THE PROBLEM: Quote exactly, and only, the lines of the material below from the line with "model using FreeCAD's" through the line with "driving dimensions, mm".
start RECORDS PROVIDED
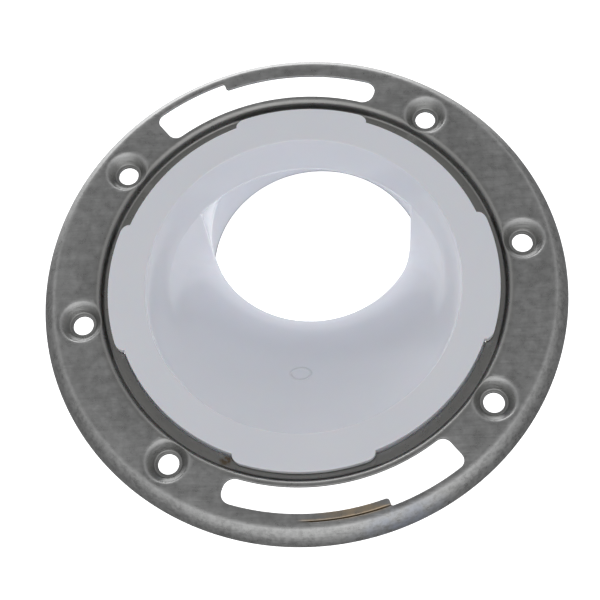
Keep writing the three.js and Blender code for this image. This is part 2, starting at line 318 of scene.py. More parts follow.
# Rows down the rim's side, first past the lobes and then past the tabs under them. Each row has its
# height where there is no lobe or tab, its height where there is one, and the share of the reach.
LOBE_SIDE = (
    (5.6, 5.6, 1), (5.0, 5.0, 1), (4.2, 4.2, 1), (3.7, 3.3, 1), (3.5, 3.15, 0.99),
    (3.4, 3.04, 0.95), (3.3, LOBE_UNDER_Z, 0.88), (3.1, LOBE_UNDER_Z, 0.5),
    (2.9, LOBE_UNDER_Z, 0.12), (2.6, 2.85, 0), (2.4, 2.5, 0),
)
TAB_SIDE = (
    (2.0, 2.0, 0), (1.7, 1.5, 0), (1.5, TAB_TOP_Z, 0.1), (1.3, TAB_TOP_Z, 0.5),
    (1.1, TAB_TOP_Z, 0.88), (0.9, 1.22, 0.97), (0.8, 1.0, 1), (0.7, 0.7, 1), (0.6, 0.3, 1),
    (0.5, 0.1, 0.97), (0.3, TAB_BOTTOM_Z + 0.3, 0.2), (0.1, TAB_BOTTOM_Z + 0.07, 0.05),
)


def side_rows(table, reach, present):
    """Radii and heights of a table's rows, for a reach and a presence (0 to 1) at each angle."""
    rows = []
    for plain_z, tooth_z, share in table:
        rows.append((RIM_OUTER_R + reach * share, lerp(plain_z, tooth_z, present)))
    return rows


def rim_top_rows(outer):
    """Radii and heights from the rim's inner edge over its top to its outer edge."""
    edge = RIM_EDGE_R
    inner = mouth_radius(RIM_TOP_Z - edge) + edge
    rows = [(inner - edge * c, RIM_TOP_Z - edge + edge * s) for s, c in arc_steps(4)]
    rows += [(inner + out, RIM_TOP_Z) for out in (0, 0.2, 3, 6.5)]
    rows += [(RIM_OUTER_R - 0.8, RIM_TOP_Z), (outer - edge - 0.1, RIM_TOP_Z)]
    return rows + [(outer - edge + edge * s, RIM_TOP_Z - edge + edge * c) for s, c in arc_steps(5)]


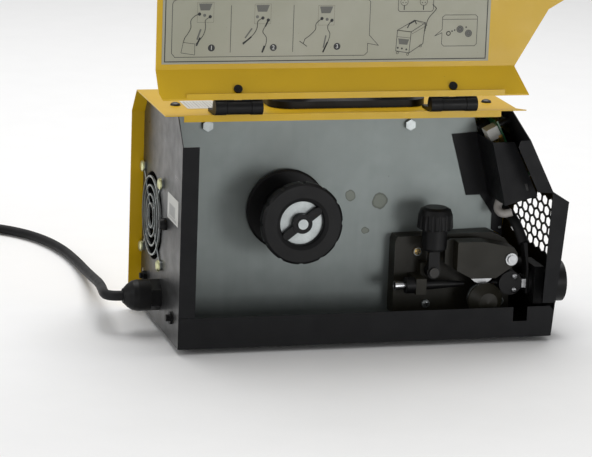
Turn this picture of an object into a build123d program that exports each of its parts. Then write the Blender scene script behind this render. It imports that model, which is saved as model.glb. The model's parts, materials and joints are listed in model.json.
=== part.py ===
"""Portable welder with a built-in wire feeder, side door open, as a jointed assembly in millimetres.

Case coordinates are used throughout: x runs forwards from the outside of the rear panel, y runs
across from the door side, and z runs up from the underside of the base tray.  CASE moves them to
the part's own frame, whose origin is on the floor under the middle of the machine.
"""
import math
import os

from build123d import *

os.makedirs("parts", exist_ok=True)

# ---------------------------------------------------------------- driving dimensions
LENGTH = 380.0          # base tray, rear panel to front panel
WIDTH = 175.0           # across the case
HEIGHT = 225.0          # base tray to the top of the cover
CHAMFER_Y = 21.3        # chamfer along the top edges, measured across
CHAMFER_Z = 25.0        # and measured down
SHEET = 1.0             # case sheet thickness
FOOT_HEIGHT = 5.0
COVER_OVERHANG = 12.9   # cover beyond the rear panel
PARTITION_Y = 77.0      # door-side face of the partition
HINGE_Y = 17.0          # door hinge axis
HINGE_Z = HEIGHT + 8.0
HUB_X, HUB_Z = 122.6, 118.8
WIRE_Y, WIRE_Z = 38.0, 46.5
FAN_Y, FAN_Z = 124.4, 103.7
FAN_SIZE, FAN_PITCH = 92.0, 82.5
GLAND_Y, GLAND_Z = 88.0, 32.0
CORD_DIAMETER = 10.0
EURO_RADIUS = 20.5
SOCKET_BORE = 6.5       # twist-lock output socket
EURO_BORE = 9.0         # central torch connector
ROLL_RADIUS, PRESSURE_RADIUS = 15.0, 13.8
RUNNING = 0.08          # radial clearance of a running fit

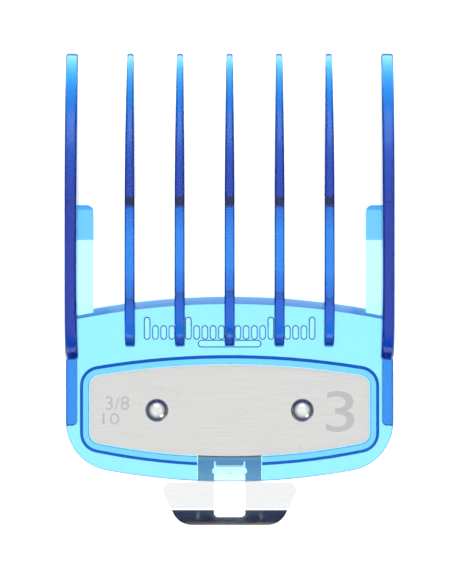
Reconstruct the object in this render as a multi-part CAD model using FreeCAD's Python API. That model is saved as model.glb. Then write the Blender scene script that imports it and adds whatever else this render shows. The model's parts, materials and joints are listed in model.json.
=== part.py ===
import FreeCAD, Part
import math
import os

# Push-on guard comb for a hair clipper, lying with its clipper side down.
# +X runs across the teeth, +Y from the spring clip to the tooth tips, +Z from the clipper to the skin.
# The model is drawn with y = 0 at the middle of the base plate's front edge, and z = 0 at the rails'
# lower edges. The last step centres it on its length.

V = FreeCAD.Vector

# ---------------------------------------------------------------- driving dimensions, mm

# Base plate and side rails
body_width = 50.0          # across the rails' outer faces
body_length = 28.6         # base plate on its centre line
base_thick = 2.4
seat_height = 4.2          # blade seat above the rails' lower edges
front_edge_r = 120.0       # the front edge bulges towards the teeth
rear_edge_r = 104.0
rear_corner_r = 7.6
edge_round = 0.5           # rounding of the base plate's side and rear edges
front_lip = 0.45           # thin lip ahead of the front edge
front_lip_thick = 0.6
front_slope_back = 1.5     # the front slope starts this far behind the front edge
front_slope_deg = 55.0
front_cove_r = 0.6         # hollow rounding between the slope and the lip
rail_thick = 1.65
rail_rear = 20.1           # rail's rear end, behind the front edge
rail_front = 14.1          # rail's front end, ahead of the front edge
rail_end_round = 0.7
rail_edge_round = 0.3

# Teeth
cut_length = 10.0          # blade seat to the teeth's skin-side edge
tooth_reach = 36.8         # front edge of the base to the tooth tips
tooth_pitch = 7.57
inner_teeth = 5
tooth_width = 1.6
tooth_draft = 0.03         # each side loses this much from the seat to the skin-side edge
tip_width = 1.0
outer_width = 1.9
outer_heel_width = 2.05    # the outer teeth thicken inwards at their rear end
outer_heel_run = 2.5       # length of that thickening
outer_waist = 0.05         # the outer teeth are this much thinner beside the base plate
inner_heel = 8.05          # teeth's rear ends, behind the front edge
outer_heel = 10.0
heel_step = 0.6            # upright foot of the heel, above the base plate
heel_r = 6.5
back_r = 30.0              # long arc from the heel to the crown
crown_front = 14.0         # where the crown turns down to the tip
tip_r = 1.0
tip_above_seat = 0.5       # centre of the rounded tip
nose_above_rest = 0.5      # lowest point of the inner teeth, before rounding
nose_rear = 14.3           # back of the nose, just ahead of the blade
nose_r = 1.2
relief_above_seat = 3.0    # hair gap over the blade's cutting edge
relief_front = 9.5
relief_rear = 4.0          # ahead of the front edge
relief_r = 1.8
nose_back_rise = 0.8       # top of the nose's back above the blade seat
taper_back = 1.5           # the sides start to taper this far behind the relief's front
taper_mid = 14.8           # behind the tips, where the width is down to the share below
taper_mid_share = 0.91
taper_front = 5.7
taper_front_share = 0.765
inner_edge_round = 0.36
outer_edge_round = 0.42

# Corner ledges with the pockets for the blade's front corners
ledge_front = 13.6         # ahead of the front edge
ledge_width = 2.3
ledge_thick = 1.5
ledge_gap = 0.15           # ledge underside above the blade seat
pocket_depth = 2.0         # blade thickness that the pockets take
pocket_lip_thick = 1.5
pocket_lip_length = 5.3
stop_thick = 0.7
ledge_corner_r = 1.0

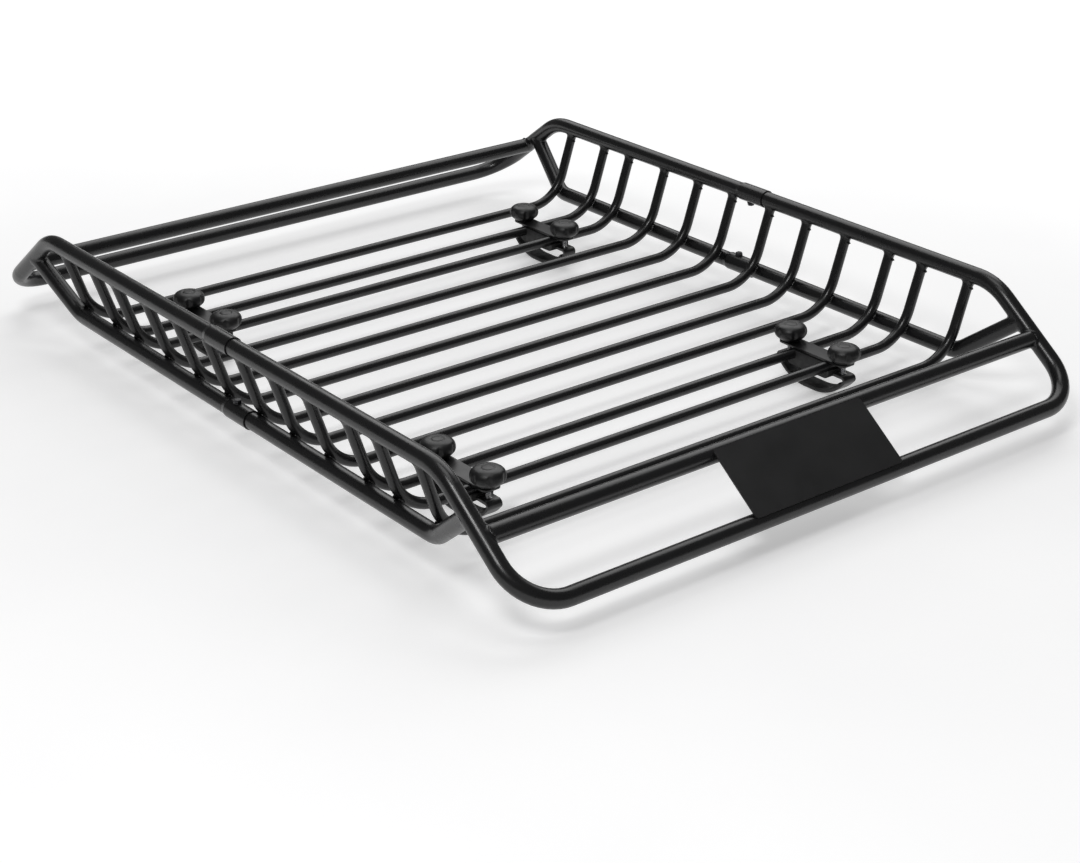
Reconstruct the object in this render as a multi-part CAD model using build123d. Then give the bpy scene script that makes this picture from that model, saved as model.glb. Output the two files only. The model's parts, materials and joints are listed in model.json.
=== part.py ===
from build123d import *
import math
import os

# Roof cargo basket for a vehicle: a two-piece frame of bent steel tube, held on the
# vehicle's crossbars by four clamps with hand knobs.
# In millimetres, +Y is the rear, away from the flat plate, and +Z is up.
# +X is the right side as seen from in front, and left and right in names follow that.
# The origin is at the centre of the basket, level with the underside of the clamp straps.

# ---- driving dimensions: tubes ----
RAIL_OD = 25.4              # rails and end bars, 1 inch tube
RAIL_WALL = 1.5
BAR_OD = 16.0               # floor bars
BAR_WALL = 1.2
WELD_GAP = 0.05             # room between tubes that a weld bead bridges

# ---- driving dimensions: frame, on tube centre lines ----
FLOOR_Z = 47.0              # floor bars
RAIL_Z = 174.5              # top rails
RAIL_X = 502.0              # half the width between the top rails
BEND_Y = 513.0              # corner where a top rail turns down into the end slope
SLOPE_RUN = 168.0           # end slope, along Y
SLOPE_DROP = 125.0          # end slope, along Z
RAIL_BEND_R = 90.0          # bend from rail to slope
CORNER_R = 66.0             # bend from slope to low end bar
END_BAR_S = 102.0           # straight end bar, measured down the slope from BEND_Y
BAR_PLACES = (44.0, 128.5, 214.5, 307.5, 374.5, 466.5)   # floor bars, mirrored front to rear
BAR_LEAN = 18.25            # degrees that a floor bar's upright leans out
BAR_BEND_R = 70.0
BAR_TOP_X = 503.5           # upright's centre line at the height of the top rail
LOWER_TOUCH = 40.4          # degrees below level where the lower rail meets a floor bar's bend
LOWER_BEND_Y = 472.0        # corner where a lower rail turns up and out to the slope
LOWER_BEND_R = 45.0
LOWER_END_S = 70.0          # where it meets the slope, measured down the slope

# ---- driving dimensions: slip joints between the halves ----
SOCKET_START_Y = 30.0       # rear half's tubes begin to widen here
SOCKET_MOUTH_Y = -32.0
SOCKET_FLARE = 8.0
SOCKET_BORE_R = RAIL_OD / 2 + 0.1
SOCKET_WALL = 1.6
INSERT_END_Y = 20.0         # front half's tube ends here, inside the socket
SPLICE_SCREW_Y = 4.0
SPLICE_SCREW_R = 3.0
SPLICE_HOLE_R = 3.3

# ---- driving dimensions: front plate, on top of the slope tubes ----
PLATE_WIDTH = 268.0
PLATE_X = -5.0              # the plate's middle
PLATE_THICK = 2.0
PLATE_CORNER_R = 5.0

# ---- driving dimensions: clamps, heights counted from the floor bars' centres ----
CLAMPS = {
    "front_left": (-344.0, -1),
    "front_right": (316.0, -1),
    "rear_left": (-332.0, 1),
    "rear_right": (336.0, 1),
}                           # X of each clamp, and its end of the basket
BOLT_Y = 56.0               # bolts stand this far each side of the clamp's centre
BOLT_R = 4.0                # M8
BOLT_TOP = 30.0
BOLT_HEAD_R = 7.5
BOLT_HEAD_H = 4.0
BOLT_NECK = 8.0             # square neck under the bolt's head
CLAMP_PLATE_X = 30.0
CLAMP_PLATE_Y = 138.0
CLAMP_PLATE_T = 3.0
CLAMP_HOLE_R = 4.3
WASHER_R = 9.5
WASHER_T = 1.6
STRAP_X = 24.0
STRAP_T = 4.0
STRAP_EAR = 9.0             # ear's middle, below the floor bars' centres
STRAP_BOTTOM = 45.0         # strap's middle at its lowest
STRAP_EAR_Y = 46.0          # ear's inner end
STRAP_CORNER_Y = 76.0       # corner where the ear turns down into the side
STRAP_FLOOR_Y = 42.0        # corner where the side turns into the floor
STRAP_CORNER_R = 5.0
STRAP_FLOOR_R = 75.0        # wide enough to make sides and floor one arc
LINER_X = 28.0
LINER_T = 3.0
LINER_TOP = 18.0
SADDLE_X = 36.0
SADDLE_Y = 88.0
SADDLE_BOTTOM = 17.0
SADDLE_SHELF = 4.0          # top of the saddle outside the floor bars
SADDLE_RISE = 6.0           # top of the saddle between the floor bars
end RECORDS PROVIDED
WRITTEN RESPONSE:
Reconstruct the object in this render as a multi-part CAD model using FreeCAD's Python API. That model is saved as model.glb. Then write the Blender scene script that imports it and adds whatever else this render shows. The model's parts, materials and joints are listed in model.json.
=== part.py ===
import FreeCAD, Part
import math
import os

# Push-on guard comb for a hair clipper, lying with its clipper side down.
# +X runs across the teeth, +Y from the spring clip to the tooth tips, +Z from the clipper to the skin.
# The model is drawn with y = 0 at the middle of the base plate's front edge, and z = 0 at the rails'
# lower edges. The last step centres it on its length.

V = FreeCAD.Vector

# ---------------------------------------------------------------- driving dimensions, mm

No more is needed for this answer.